There was a hoochie contest at the club Friday night. A veiled "model search" that was really just a way to discovered the hoochiest of the hoochie. The club is 21 and up though and the majority of these professional hoochies were under 21, so their parents were there. You have no idea how disconcerting it is to be at your normal spot and look around and see a bunch of 50 year olds drinking bud light. Just so you know this isn't the type of place were you drink bud light. So even at the very beginning of the night, the entire vibe was odd.

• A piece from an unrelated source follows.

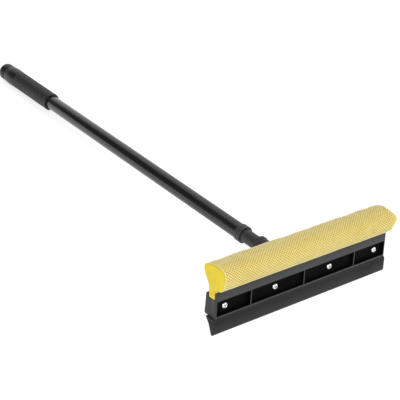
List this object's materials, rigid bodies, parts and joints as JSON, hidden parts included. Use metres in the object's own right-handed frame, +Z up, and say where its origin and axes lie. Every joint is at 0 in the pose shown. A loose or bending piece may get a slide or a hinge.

So lets ignore for a moment the complete absurdity of taking your 19 year old daughter out to a club to let her prance around in a micro skirt and a g string in front of a group of drunken strangers while you stand back and clap and drink your bud light and focus instead on these young women instead. First of all they all looked way older than me, which doesn't really take much because I'm really more of a mascara and lip gloss kind of girl. I'm constantly being told that I look much younger than I am, which is fine because I figure that when I'm 78 I'll be the one who comes out ahead.

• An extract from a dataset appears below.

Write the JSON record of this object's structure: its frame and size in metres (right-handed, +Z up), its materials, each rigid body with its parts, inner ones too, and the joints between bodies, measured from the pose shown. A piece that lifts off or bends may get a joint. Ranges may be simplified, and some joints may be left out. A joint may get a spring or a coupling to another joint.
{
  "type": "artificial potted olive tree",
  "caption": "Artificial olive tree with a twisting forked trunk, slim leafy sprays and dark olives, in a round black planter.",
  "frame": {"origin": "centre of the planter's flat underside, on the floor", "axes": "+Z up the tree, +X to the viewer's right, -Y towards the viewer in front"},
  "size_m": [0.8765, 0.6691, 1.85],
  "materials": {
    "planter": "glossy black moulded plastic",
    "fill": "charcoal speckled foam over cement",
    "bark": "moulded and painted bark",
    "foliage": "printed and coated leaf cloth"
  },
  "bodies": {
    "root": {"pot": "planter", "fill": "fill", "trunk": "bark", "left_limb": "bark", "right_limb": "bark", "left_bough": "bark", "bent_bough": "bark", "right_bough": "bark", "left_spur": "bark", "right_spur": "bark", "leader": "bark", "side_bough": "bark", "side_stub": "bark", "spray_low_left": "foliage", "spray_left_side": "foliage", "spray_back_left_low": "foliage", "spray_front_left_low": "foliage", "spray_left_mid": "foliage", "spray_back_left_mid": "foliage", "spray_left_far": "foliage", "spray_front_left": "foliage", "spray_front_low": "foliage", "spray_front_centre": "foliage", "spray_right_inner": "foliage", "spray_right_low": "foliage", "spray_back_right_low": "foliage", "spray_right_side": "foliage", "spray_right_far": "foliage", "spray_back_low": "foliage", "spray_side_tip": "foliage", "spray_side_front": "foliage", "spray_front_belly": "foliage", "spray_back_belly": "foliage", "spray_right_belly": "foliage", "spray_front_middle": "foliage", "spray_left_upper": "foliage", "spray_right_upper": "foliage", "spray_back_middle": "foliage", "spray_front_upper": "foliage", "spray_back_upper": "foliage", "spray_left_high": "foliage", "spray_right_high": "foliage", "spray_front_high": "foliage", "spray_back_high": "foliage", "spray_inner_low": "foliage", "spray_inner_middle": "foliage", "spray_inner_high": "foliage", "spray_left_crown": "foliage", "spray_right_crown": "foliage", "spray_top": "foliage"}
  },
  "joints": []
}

Anyways, so one of these girls asks my friend to buy her a drink. She's totally up front that its all she wants from him and he's cool with it because she's hot enough. Now the bartender whose a good friend of his (because he's there three times a week) tells him he's only going to make him the drink if its for him and since we're all pleasantly tossed at that point we don't get what he's talking about. So my friend gives her the drink and the bartender gets pissed and drama ensues because the girl isn't 21. Now to his credit even I had no idea she wasn't 21 because honestly I never looked at her face. She was all breasts. So if I didn't look at her face, there's no way he ever stopped to look at her face.

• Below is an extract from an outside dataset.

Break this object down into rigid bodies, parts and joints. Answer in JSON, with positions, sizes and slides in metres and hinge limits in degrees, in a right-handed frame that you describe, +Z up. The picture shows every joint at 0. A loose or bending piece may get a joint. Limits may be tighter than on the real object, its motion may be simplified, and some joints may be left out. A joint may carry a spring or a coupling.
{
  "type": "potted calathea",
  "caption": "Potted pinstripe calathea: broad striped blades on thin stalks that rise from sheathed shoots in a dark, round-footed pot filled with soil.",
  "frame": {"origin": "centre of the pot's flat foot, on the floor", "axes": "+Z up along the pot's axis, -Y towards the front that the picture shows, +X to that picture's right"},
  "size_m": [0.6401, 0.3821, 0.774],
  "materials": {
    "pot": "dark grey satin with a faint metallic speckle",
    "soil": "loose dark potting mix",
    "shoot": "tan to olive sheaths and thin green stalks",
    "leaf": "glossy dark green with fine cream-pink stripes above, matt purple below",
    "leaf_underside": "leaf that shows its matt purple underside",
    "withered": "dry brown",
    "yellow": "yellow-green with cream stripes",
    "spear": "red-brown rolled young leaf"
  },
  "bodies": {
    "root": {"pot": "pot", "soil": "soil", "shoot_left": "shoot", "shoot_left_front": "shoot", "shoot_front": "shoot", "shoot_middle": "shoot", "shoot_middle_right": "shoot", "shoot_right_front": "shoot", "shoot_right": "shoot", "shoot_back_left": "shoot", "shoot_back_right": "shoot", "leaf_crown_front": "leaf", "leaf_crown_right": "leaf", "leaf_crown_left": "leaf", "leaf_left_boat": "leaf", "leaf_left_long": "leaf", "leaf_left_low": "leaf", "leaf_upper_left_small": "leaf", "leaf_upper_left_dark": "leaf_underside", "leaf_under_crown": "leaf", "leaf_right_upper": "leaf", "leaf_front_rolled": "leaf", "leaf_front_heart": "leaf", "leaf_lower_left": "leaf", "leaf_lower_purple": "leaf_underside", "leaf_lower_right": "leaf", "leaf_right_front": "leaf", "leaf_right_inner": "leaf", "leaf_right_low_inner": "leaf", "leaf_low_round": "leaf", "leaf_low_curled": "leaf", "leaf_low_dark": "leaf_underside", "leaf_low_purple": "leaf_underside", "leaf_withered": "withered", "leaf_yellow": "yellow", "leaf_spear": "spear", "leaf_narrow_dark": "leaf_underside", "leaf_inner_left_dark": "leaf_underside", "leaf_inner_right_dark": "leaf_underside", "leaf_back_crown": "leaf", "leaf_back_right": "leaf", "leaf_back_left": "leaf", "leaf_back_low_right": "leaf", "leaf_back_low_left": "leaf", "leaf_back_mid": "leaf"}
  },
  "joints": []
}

Now the other thing is she was hot and a lot of these girls were hot only because they weren't wearing any clothes. When your walking around in some shiny cloth and some tape its very easy to be considered hot. Much harder is being attractive when your actually wearing some clothes. The moment you stopped staring at their totally bought and paid for matel breasts and looked at their faces, it was total disappointment. Which is sad because even if your going to be a hooch you might as well be a pretty hooch. But maybe you go into hoochy-doom because your more of a Monet than a Cezanne.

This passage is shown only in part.